The same thing happens if you try to get people to critique your work without offering to do any in return.
Pretty soon, no one will deal with you. And then your job gets a whole lot harder.
It's a variation on a theme in any industry where those who consider how people can help them without returning the favor quickly wind up using up all the goodwill around them. One hand washes the other. When you're Donald Trump refusing to pay contractors, there's always another one to take their place (and apparently an entire wing of US politics as well), but when you're a writer, you find out quite quickly that this business is far more small and inscestuous than anybody might realize at first blush.
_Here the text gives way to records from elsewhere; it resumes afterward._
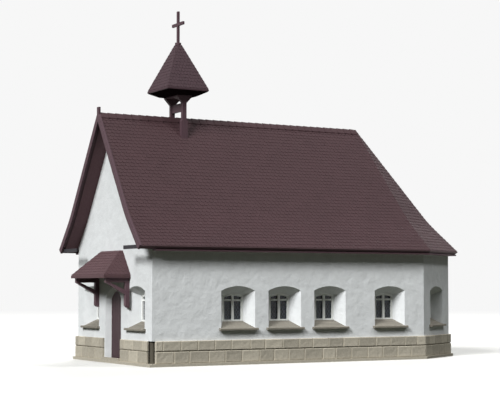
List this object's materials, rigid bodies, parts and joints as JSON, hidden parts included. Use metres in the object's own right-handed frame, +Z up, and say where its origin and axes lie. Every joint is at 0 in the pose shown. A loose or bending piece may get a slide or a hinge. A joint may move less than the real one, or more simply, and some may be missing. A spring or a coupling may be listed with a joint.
{
  "type": "chapel building model",
  "caption": "Small scale-model chapel: steep bell-cast roof hipped over a three-sided apse, splayed arched windows, stone plinth, hooded door and a ridge turret with a cross.",
  "frame": {"origin": "on the ground, under the middle of the rectangular hall (halfway between the front wall's outer face and the line where the apse begins)", "axes": "+X the right side of the building, seen from in front with the door facing the viewer; -Y the entrance front; +Y the apse; +Z up"},
  "size_m": [0.0838, 0.1767, 0.1519],
  "materials": {
    "wall_plastic": "matt, fine plaster texture, warm white",
    "stone_plastic": "matt, grey-brown stone colour",
    "tile_plastic": "matt, dark red-brown tile texture",
    "timber_plastic": "matt, dark brown",
    "door_plastic": "matt, brown planks",
    "window_plastic": "matt white",
    "glazing": "clear sheet over a dark interior"
  },
  "bodies": {
    "root": {"apse_end_wall": "wall_plastic", "apse_glazing": "glazing", "apse_left_wall": "wall_plastic", "apse_right_wall": "wall_plastic", "apse_sills": "stone_plastic", "apse_window_frames": "window_plastic", "bargeboard_left": "timber_plastic", "bargeboard_right": "timber_plastic", "cross": "timber_plastic", "door_leaf": "door_plastic", "door_step": "stone_plastic", "eave_returns": "timber_plastic", "footing": "stone_plastic", "front_glazing": "glazing", "front_sills": "stone_plastic", "front_wall": "wall_plastic", "front_window_frames": "window_plastic", "left_glazing": "glazing", "left_sills": "stone_plastic", "left_wall": "wall_plastic", "left_window_frames": "window_plastic", "plinth_apse": "stone_plastic", "plinth_front": "stone_plastic", "plinth_left": "stone_plastic", "plinth_right": "stone_plastic", "porch_brackets": "timber_plastic", "porch_roof": "tile_plastic", "ridge_cap": "tile_plastic", "right_glazing": "glazing", "right_sills": "stone_plastic", "right_wall": "wall_plastic", "right_window_frames": "window_plastic", "roof_apse_end": "tile_plastic", "roof_apse_left": "tile_plastic", "roof_apse_right": "tile_plastic", "roof_left": "tile_plastic", "roof_right": "tile_plastic", "soffit_apse": "timber_plastic", "soffit_left": "timber_plastic", "soffit_right": "timber_plastic", "spire": "tile_plastic", "turret_head": "timber_plastic", "turret_posts": "timber_plastic", "turret_rail": "timber_plastic", "verge_finial": "timber_plastic"}
  },
  "joints": []
}
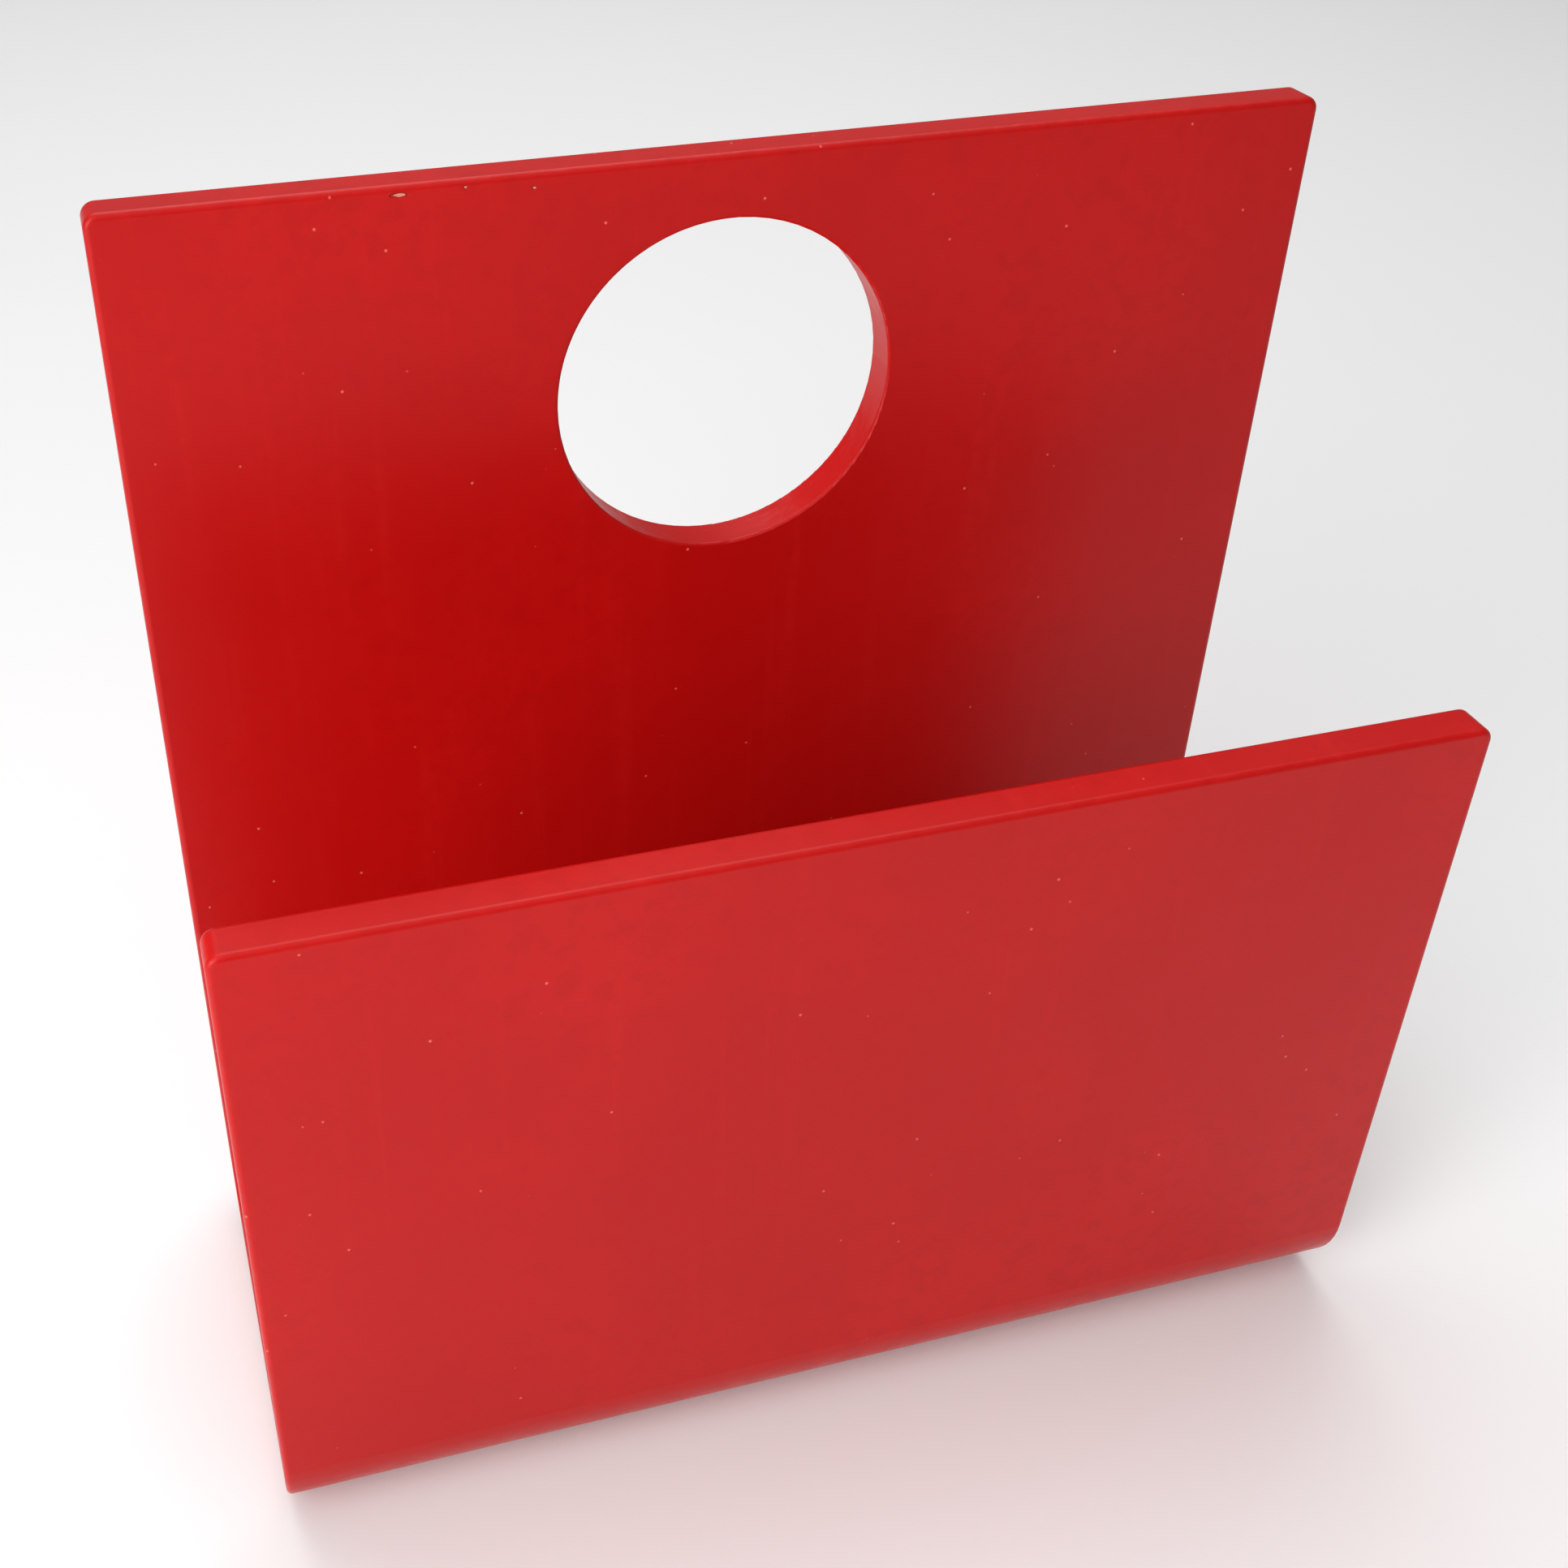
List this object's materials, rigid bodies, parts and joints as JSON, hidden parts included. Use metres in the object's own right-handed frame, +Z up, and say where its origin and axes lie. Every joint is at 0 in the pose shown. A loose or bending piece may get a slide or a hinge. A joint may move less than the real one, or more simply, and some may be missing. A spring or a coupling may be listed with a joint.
{
  "type": "magazine file holder",
  "caption": "Free-standing U-shaped magazine holder of moulded plywood in satin red lacquer, open at both ends, with a tall back panel and a round hand hole.",
  "frame": {"origin": "middle of the footprint, on the surface that the felt pads stand on", "axes": "+Z up, +Y from the low front panel towards the tall back panel, +X to the right seen from the front"},
  "size_m": [0.35, 0.146, 0.36],
  "materials": {
    "face_veneer": "satin red lacquer on its exposed side and edges, bare beech on its glued side",
    "core_veneer": "satin red lacquer on its exposed edges, bare beech on its glued sides",
    "felt": "pressed wool felt"
  },
  "bodies": {
    "root": {"face_veneer_outer": "face_veneer", "core_veneer_1": "core_veneer", "core_veneer_2": "core_veneer", "core_veneer_3": "core_veneer", "core_veneer_4": "core_veneer", "core_veneer_5": "core_veneer", "core_veneer_6": "core_veneer", "core_veneer_7": "core_veneer", "face_veneer_inner": "face_veneer", "felt_pad_front_left": "felt", "felt_pad_front_right": "felt", "felt_pad_back_left": "felt", "felt_pad_back_right": "felt"}
  },
  "joints": []
}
And reputations matter.
If you're really, really good or already famous, it may not ever matter that you leave behind a trail of people's goodwills like squeezed-out toothpaste tubes, but for most starting writers, it can make or break their initial low-paid years to start having doors closed because they were a greedy anal sphincter about reciprocity. If you want to make money, think about how you can pay or trade services for or just do the same in return for those you're hoping to get favors from.